- **Your goal**:
Extract exactly and only the lines of the data below, starting at the line with "obj.matrix_parent_inverse = Matrix.Identity(4)" and stopping after the final line.

- **Data segment**:
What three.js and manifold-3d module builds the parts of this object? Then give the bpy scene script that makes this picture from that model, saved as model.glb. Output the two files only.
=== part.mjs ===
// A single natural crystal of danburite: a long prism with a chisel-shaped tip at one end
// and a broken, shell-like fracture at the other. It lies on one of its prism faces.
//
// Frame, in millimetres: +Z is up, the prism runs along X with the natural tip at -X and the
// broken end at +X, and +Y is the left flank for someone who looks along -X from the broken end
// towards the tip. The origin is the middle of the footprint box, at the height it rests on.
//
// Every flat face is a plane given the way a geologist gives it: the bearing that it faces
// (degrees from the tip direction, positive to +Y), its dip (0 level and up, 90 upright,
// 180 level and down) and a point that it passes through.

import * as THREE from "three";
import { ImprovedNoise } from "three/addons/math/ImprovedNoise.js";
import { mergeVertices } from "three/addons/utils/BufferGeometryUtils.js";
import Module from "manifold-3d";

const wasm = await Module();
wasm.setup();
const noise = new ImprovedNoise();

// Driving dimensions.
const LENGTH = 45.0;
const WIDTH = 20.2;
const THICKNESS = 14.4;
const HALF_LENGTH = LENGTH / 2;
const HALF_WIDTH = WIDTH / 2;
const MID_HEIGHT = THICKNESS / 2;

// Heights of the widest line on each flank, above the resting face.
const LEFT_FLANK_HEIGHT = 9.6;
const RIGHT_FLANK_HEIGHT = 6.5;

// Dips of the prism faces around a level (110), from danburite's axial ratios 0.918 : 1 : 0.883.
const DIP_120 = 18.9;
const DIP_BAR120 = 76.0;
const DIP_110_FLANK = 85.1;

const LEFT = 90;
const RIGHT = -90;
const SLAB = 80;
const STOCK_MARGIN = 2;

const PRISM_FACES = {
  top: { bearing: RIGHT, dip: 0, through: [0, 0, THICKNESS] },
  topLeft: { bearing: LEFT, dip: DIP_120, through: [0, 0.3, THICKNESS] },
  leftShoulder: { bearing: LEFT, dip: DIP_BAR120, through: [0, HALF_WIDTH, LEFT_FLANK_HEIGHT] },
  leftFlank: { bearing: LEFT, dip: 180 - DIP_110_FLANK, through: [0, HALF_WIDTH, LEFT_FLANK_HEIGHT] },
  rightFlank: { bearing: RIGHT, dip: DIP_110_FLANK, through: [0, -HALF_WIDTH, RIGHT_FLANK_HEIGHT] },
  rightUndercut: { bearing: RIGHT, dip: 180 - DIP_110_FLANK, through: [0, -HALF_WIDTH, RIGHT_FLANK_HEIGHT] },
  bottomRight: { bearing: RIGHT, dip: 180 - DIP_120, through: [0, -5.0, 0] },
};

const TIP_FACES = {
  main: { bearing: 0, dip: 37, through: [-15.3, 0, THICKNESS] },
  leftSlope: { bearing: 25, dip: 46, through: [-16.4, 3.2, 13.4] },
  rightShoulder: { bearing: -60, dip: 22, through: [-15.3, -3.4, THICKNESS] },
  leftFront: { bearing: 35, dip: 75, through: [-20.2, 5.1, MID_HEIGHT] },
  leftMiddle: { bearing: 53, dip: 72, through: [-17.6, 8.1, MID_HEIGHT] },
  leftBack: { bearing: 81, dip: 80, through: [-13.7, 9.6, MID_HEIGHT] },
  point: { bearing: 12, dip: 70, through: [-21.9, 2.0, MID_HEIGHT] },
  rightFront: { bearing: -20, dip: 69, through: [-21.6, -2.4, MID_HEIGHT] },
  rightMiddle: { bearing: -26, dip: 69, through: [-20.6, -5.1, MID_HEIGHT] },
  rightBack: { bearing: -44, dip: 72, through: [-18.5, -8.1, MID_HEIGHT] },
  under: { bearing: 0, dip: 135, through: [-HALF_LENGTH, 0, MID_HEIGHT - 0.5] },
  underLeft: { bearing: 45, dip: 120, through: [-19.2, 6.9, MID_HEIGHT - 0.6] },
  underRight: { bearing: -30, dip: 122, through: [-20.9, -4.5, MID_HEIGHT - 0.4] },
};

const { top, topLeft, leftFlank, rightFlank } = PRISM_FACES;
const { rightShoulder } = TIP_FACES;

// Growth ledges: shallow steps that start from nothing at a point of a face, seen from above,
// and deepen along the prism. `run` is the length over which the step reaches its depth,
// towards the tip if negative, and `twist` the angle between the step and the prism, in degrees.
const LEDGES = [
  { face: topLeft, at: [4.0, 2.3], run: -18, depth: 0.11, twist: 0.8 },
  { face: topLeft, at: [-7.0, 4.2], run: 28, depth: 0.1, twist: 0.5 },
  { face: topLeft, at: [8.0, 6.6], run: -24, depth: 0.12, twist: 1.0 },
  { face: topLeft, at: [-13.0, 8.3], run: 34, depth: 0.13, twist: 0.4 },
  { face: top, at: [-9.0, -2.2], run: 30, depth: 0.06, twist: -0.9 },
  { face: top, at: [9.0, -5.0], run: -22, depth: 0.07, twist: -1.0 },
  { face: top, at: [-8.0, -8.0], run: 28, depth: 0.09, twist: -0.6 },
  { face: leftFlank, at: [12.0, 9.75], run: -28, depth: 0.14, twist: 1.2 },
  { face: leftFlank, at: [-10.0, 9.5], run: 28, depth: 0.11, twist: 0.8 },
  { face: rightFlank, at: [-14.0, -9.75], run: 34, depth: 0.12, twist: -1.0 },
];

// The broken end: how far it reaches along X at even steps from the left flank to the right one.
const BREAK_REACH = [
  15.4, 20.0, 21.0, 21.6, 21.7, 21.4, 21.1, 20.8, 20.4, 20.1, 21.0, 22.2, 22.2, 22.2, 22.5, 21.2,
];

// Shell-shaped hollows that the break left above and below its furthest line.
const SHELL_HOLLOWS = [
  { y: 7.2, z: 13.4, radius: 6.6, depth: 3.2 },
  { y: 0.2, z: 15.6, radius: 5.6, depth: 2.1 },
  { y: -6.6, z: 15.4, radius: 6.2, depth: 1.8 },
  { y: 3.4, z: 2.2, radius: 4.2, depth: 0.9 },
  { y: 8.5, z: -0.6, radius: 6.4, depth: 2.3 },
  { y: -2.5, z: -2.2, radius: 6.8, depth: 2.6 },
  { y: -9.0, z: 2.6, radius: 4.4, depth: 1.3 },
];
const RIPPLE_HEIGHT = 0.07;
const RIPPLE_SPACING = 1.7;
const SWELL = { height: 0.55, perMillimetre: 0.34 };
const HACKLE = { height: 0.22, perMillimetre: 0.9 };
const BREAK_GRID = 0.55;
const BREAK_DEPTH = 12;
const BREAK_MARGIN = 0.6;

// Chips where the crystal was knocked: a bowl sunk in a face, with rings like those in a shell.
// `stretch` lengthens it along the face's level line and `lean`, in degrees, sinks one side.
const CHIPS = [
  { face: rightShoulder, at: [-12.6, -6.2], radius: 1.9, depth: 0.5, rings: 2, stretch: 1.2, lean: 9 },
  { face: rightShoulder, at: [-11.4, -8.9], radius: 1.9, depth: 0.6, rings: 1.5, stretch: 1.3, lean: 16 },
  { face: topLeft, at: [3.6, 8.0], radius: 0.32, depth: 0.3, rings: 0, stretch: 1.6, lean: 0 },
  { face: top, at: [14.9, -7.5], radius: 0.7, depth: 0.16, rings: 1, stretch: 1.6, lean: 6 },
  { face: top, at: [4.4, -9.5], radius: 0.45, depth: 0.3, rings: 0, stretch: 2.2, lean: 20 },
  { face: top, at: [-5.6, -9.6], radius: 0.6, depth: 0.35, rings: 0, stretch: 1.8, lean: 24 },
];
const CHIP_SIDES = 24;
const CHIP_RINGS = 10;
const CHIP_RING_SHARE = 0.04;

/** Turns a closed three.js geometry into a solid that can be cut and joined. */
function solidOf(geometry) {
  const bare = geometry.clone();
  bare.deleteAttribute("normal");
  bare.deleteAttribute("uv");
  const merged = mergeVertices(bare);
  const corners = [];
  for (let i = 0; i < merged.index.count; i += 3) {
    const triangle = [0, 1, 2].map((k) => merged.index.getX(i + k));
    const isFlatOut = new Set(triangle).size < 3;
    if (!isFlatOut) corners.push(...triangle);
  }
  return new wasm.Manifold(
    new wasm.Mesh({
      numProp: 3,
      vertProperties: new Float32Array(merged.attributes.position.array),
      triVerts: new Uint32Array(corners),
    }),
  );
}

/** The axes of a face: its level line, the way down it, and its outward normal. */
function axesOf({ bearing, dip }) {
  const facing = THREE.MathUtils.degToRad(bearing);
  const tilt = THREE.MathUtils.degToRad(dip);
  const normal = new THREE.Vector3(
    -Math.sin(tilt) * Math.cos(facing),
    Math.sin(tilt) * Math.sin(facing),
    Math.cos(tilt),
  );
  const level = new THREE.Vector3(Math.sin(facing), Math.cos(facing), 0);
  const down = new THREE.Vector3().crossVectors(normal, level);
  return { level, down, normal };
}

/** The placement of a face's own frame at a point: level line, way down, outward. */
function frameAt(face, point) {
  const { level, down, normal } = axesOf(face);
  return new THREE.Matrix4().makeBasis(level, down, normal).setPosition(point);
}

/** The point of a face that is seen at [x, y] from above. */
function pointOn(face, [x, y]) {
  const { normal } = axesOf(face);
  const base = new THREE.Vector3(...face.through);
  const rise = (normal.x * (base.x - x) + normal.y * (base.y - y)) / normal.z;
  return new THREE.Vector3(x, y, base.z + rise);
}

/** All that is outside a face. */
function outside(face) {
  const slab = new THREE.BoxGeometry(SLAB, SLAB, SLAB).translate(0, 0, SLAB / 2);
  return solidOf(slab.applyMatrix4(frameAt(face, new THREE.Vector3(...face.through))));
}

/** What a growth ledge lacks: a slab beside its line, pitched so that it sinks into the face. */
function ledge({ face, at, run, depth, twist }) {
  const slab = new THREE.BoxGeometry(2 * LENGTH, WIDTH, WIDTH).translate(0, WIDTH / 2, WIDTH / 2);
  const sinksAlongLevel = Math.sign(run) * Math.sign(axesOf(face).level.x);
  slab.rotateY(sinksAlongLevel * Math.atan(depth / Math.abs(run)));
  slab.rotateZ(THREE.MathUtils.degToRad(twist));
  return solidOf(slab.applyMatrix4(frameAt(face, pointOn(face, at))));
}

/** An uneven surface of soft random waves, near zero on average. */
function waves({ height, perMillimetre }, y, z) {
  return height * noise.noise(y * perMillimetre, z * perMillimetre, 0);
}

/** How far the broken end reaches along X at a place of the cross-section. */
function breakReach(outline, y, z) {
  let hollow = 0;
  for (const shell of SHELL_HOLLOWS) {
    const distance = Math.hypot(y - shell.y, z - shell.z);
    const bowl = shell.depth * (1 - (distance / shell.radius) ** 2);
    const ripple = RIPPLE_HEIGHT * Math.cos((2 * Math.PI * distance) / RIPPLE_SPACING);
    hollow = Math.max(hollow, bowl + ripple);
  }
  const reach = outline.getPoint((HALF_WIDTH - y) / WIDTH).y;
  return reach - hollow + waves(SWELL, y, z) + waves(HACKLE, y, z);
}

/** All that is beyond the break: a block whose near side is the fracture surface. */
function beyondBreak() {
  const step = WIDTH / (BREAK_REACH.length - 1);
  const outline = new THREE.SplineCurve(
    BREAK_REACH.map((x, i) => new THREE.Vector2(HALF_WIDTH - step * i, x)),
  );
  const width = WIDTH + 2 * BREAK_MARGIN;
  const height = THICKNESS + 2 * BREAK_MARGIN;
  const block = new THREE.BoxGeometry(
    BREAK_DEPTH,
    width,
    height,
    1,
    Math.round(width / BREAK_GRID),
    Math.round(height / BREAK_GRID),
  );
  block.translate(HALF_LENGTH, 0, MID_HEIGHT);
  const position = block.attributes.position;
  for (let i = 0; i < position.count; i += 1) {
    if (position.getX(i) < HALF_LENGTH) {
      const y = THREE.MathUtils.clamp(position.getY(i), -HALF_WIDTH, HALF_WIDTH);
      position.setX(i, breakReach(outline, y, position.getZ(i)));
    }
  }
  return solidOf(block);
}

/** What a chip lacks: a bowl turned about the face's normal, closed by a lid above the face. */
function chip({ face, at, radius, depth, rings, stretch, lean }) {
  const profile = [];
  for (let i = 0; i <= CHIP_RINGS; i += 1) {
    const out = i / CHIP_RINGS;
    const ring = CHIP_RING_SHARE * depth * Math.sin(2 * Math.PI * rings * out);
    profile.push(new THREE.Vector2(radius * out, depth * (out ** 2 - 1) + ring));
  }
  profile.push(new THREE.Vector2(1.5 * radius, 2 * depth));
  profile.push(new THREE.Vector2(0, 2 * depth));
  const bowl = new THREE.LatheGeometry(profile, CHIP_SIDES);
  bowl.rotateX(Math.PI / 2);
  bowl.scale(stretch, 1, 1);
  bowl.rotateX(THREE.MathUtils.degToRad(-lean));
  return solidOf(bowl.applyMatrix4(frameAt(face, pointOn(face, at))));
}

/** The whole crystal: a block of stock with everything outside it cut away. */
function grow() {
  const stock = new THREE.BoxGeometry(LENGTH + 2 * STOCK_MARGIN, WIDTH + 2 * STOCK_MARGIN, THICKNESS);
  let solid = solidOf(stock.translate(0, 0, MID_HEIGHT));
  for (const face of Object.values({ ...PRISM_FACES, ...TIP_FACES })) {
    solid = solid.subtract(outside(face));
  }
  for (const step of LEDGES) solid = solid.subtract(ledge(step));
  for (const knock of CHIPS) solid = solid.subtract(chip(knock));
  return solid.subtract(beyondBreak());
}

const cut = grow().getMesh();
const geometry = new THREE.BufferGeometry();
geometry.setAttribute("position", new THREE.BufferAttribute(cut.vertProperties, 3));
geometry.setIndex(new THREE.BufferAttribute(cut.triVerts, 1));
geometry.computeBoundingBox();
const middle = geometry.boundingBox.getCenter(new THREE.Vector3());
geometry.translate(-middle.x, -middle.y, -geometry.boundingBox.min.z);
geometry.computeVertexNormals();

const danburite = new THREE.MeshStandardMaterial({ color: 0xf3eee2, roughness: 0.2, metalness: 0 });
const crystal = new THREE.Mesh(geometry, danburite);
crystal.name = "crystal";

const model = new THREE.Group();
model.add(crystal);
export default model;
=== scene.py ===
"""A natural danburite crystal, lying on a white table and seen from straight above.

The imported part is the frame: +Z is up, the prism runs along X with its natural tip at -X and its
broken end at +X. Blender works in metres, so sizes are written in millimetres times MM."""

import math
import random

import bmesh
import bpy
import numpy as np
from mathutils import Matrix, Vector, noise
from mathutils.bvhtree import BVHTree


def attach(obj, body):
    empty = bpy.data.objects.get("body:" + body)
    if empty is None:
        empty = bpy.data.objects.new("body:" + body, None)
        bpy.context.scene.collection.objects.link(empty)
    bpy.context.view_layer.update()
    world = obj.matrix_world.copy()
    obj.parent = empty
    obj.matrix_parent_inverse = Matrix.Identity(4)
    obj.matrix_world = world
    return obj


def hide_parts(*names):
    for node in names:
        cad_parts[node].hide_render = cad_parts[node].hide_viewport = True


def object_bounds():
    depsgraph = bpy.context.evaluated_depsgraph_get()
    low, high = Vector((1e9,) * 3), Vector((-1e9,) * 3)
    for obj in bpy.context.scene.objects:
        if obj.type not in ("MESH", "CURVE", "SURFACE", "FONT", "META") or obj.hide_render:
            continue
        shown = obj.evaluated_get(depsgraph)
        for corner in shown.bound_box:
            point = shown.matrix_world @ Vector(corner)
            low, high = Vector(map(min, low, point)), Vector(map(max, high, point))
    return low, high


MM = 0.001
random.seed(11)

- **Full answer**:
    obj.matrix_parent_inverse = Matrix.Identity(4)
    obj.matrix_world = world
    return obj


def hide_parts(*names):
    for node in names:
        cad_parts[node].hide_render = cad_parts[node].hide_viewport = True


def object_bounds():
    depsgraph = bpy.context.evaluated_depsgraph_get()
    low, high = Vector((1e9,) * 3), Vector((-1e9,) * 3)
    for obj in bpy.context.scene.objects:
        if obj.type not in ("MESH", "CURVE", "SURFACE", "FONT", "META") or obj.hide_render:
            continue
        shown = obj.evaluated_get(depsgraph)
        for corner in shown.bound_box:
            point = shown.matrix_world @ Vector(corner)
            low, high = Vector(map(min, low, point)), Vector(map(max, high, point))
    return low, high


MM = 0.001
random.seed(11)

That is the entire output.